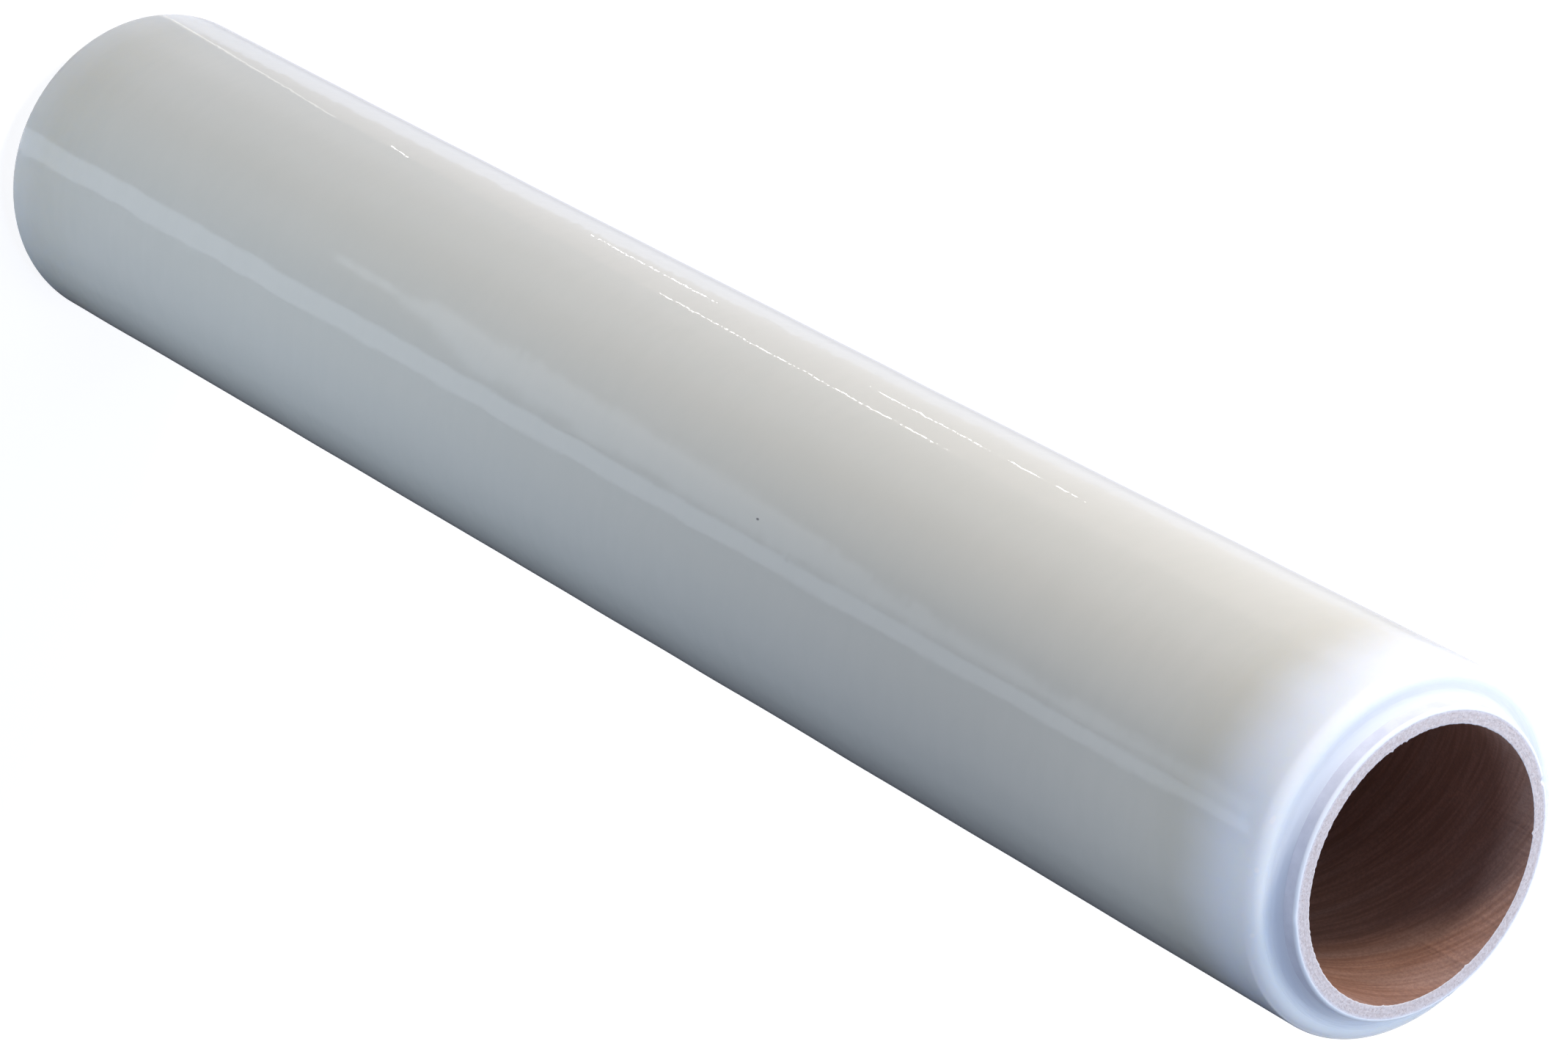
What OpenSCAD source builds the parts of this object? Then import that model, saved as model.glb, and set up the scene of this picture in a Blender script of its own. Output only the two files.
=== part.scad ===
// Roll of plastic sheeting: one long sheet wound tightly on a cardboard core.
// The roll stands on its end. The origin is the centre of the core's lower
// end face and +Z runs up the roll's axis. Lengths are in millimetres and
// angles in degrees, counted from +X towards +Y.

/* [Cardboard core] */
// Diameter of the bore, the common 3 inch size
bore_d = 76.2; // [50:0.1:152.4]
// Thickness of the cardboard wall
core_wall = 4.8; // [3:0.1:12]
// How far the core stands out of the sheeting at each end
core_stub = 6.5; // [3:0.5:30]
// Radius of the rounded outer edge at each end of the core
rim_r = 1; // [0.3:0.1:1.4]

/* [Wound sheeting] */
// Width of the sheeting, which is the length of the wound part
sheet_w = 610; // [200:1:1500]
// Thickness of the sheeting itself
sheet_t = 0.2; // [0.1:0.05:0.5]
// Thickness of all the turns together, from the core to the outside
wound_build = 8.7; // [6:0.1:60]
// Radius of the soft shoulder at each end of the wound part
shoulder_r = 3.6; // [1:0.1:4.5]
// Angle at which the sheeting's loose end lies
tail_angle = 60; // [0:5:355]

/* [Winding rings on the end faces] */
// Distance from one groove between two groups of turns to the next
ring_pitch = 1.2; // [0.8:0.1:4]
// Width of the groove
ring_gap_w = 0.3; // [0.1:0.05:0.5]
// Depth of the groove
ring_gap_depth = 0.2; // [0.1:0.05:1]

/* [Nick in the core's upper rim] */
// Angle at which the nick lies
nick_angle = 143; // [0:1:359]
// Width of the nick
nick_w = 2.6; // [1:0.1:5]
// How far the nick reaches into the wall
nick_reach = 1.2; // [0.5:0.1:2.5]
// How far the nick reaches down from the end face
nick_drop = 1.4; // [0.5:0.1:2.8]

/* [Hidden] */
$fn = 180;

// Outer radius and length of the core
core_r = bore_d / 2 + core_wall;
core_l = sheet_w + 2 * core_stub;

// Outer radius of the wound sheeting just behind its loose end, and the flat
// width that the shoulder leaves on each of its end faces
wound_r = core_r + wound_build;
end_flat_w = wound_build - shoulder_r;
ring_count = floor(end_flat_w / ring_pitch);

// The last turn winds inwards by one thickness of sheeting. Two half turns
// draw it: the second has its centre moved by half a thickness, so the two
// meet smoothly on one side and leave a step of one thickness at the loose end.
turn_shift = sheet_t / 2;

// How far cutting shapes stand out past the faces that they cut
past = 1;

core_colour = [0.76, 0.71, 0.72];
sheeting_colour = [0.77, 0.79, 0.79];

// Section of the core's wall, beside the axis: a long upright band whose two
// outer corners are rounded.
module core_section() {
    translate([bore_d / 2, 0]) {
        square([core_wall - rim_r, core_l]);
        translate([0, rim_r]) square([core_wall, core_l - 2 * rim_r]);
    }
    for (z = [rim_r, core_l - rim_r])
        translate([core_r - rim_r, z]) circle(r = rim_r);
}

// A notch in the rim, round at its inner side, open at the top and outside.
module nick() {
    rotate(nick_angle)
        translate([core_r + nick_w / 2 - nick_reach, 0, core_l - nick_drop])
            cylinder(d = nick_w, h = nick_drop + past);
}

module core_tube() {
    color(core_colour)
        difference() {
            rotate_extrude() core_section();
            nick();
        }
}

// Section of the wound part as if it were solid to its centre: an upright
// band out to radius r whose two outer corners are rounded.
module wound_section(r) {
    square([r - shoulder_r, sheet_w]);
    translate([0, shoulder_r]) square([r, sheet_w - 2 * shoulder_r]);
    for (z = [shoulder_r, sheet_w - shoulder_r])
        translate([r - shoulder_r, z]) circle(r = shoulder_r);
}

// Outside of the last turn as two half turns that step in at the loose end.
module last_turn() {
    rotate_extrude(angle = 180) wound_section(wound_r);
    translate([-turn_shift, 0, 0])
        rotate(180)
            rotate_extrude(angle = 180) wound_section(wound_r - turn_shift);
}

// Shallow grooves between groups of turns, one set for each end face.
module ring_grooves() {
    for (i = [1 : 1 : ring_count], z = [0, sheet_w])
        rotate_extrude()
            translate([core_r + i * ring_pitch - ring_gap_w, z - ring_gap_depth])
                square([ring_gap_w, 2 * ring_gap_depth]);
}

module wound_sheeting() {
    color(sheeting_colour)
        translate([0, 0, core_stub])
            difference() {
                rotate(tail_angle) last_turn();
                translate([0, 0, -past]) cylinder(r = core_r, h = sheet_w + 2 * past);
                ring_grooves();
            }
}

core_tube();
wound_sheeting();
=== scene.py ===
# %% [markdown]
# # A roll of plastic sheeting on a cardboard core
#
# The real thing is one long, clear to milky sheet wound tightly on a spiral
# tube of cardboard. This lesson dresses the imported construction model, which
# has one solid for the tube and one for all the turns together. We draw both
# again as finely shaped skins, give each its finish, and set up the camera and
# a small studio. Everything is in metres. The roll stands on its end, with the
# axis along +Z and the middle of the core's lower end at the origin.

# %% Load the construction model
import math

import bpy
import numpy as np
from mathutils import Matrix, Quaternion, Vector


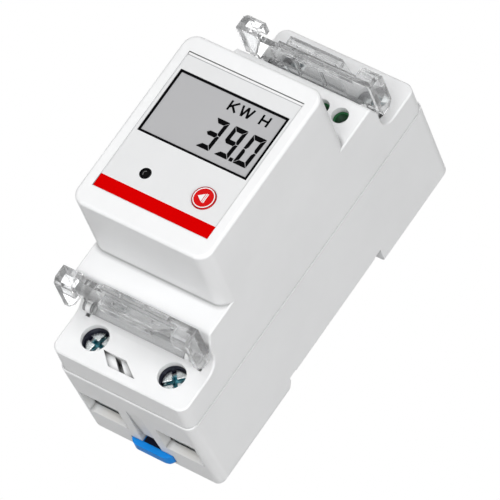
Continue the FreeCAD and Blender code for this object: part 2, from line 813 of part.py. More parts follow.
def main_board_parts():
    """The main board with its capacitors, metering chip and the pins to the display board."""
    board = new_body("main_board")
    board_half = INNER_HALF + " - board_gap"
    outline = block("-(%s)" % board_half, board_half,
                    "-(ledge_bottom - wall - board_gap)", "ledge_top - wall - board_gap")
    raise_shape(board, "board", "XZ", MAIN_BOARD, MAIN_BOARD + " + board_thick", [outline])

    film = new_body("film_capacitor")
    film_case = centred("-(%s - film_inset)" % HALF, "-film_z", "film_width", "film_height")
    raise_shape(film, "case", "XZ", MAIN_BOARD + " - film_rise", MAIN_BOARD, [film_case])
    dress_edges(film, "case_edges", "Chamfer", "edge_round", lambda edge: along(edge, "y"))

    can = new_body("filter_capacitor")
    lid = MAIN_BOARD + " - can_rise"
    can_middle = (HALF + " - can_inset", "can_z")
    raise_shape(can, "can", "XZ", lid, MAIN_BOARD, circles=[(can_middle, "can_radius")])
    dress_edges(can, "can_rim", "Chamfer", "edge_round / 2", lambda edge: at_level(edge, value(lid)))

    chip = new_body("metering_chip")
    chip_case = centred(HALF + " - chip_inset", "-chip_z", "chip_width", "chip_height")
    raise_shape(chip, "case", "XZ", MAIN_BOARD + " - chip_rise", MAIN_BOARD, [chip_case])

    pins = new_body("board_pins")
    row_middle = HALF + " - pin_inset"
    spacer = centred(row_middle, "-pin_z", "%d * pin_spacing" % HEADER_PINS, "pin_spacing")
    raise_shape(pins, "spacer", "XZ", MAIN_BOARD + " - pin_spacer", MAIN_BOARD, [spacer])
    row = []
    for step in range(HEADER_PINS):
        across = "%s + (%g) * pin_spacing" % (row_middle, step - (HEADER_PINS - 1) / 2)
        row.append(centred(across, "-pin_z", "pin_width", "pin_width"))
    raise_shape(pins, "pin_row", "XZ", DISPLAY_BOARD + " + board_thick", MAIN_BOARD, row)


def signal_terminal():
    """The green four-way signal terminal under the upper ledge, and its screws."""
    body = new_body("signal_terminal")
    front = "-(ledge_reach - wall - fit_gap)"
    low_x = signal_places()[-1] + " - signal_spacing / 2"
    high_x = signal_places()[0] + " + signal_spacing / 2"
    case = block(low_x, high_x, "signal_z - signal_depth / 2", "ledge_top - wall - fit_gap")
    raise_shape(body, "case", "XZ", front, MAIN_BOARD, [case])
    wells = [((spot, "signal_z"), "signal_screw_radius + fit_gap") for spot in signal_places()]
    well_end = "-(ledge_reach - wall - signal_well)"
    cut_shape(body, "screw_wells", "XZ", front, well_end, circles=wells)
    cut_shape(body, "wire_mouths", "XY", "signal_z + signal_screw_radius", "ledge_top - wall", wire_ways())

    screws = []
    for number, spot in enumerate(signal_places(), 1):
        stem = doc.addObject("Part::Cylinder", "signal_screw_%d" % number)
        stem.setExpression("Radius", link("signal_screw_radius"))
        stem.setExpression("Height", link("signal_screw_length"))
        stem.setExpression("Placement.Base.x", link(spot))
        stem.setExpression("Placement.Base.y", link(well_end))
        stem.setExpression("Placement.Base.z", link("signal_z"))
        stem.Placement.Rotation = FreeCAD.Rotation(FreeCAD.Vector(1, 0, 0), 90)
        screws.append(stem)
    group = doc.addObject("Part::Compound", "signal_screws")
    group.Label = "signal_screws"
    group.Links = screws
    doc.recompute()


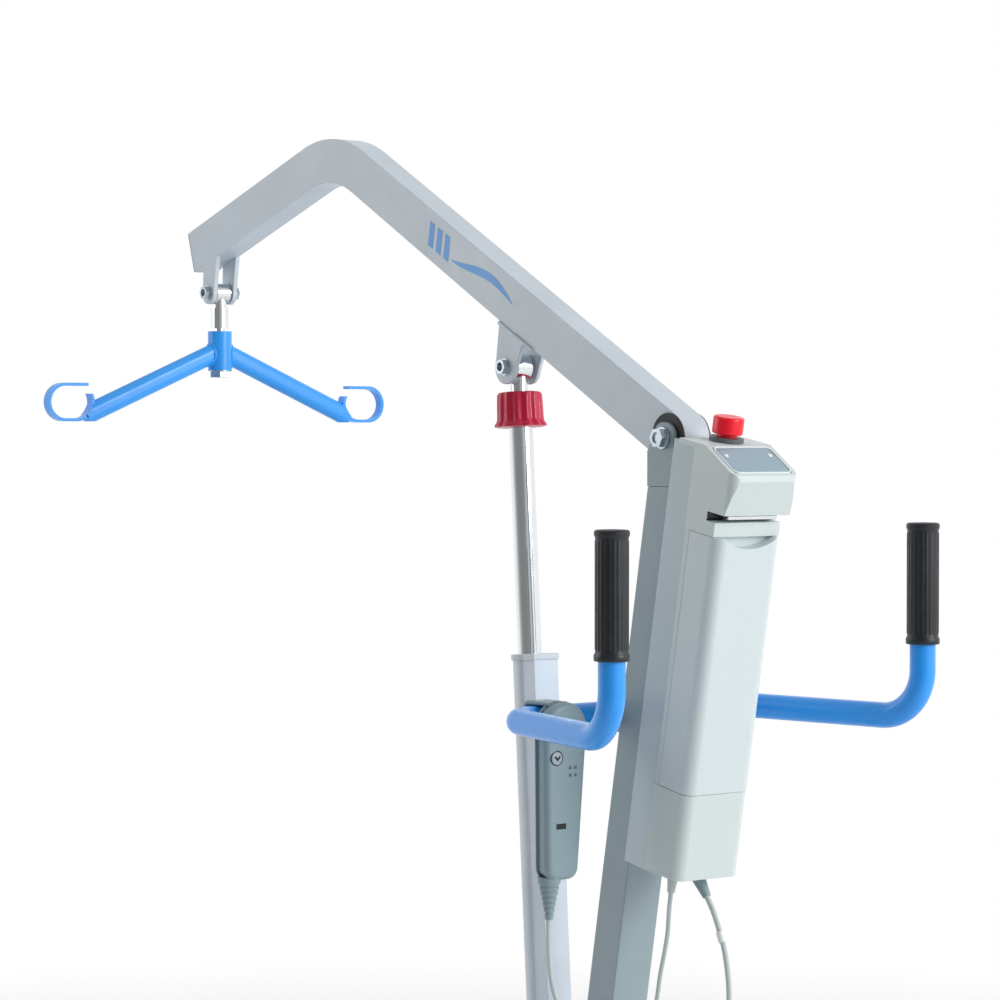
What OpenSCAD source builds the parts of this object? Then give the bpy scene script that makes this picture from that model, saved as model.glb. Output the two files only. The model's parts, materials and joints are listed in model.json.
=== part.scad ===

### Given problem
The line containing "each end face." opens the part, and the line containing "# axis along" closes it. Output that part exactly, with both, and only that.

### Solved exercise
// Shallow grooves between groups of turns, one set for each end face.
module ring_grooves() {
    for (i = [1 : 1 : ring_count], z = [0, sheet_w])
        rotate_extrude()
            translate([core_r + i * ring_pitch - ring_gap_w, z - ring_gap_depth])
                square([ring_gap_w, 2 * ring_gap_depth]);
}

module wound_sheeting() {
    color(sheeting_colour)
        translate([0, 0, core_stub])
            difference() {
                rotate(tail_angle) last_turn();
                translate([0, 0, -past]) cylinder(r = core_r, h = sheet_w + 2 * past);
                ring_grooves();
            }
}

core_tube();
wound_sheeting();
=== scene.py ===
# %% [markdown]
# # A roll of plastic sheeting on a cardboard core
#
# The real thing is one long, clear to milky sheet wound tightly on a spiral
# tube of cardboard. This lesson dresses the imported construction model, which
# has one solid for the tube and one for all the turns together. We draw both
# again as finely shaped skins, give each its finish, and set up the camera and
# a small studio. Everything is in metres. The roll stands on its end, with the
# axis along +Z and the middle of the core's lower end at the origin.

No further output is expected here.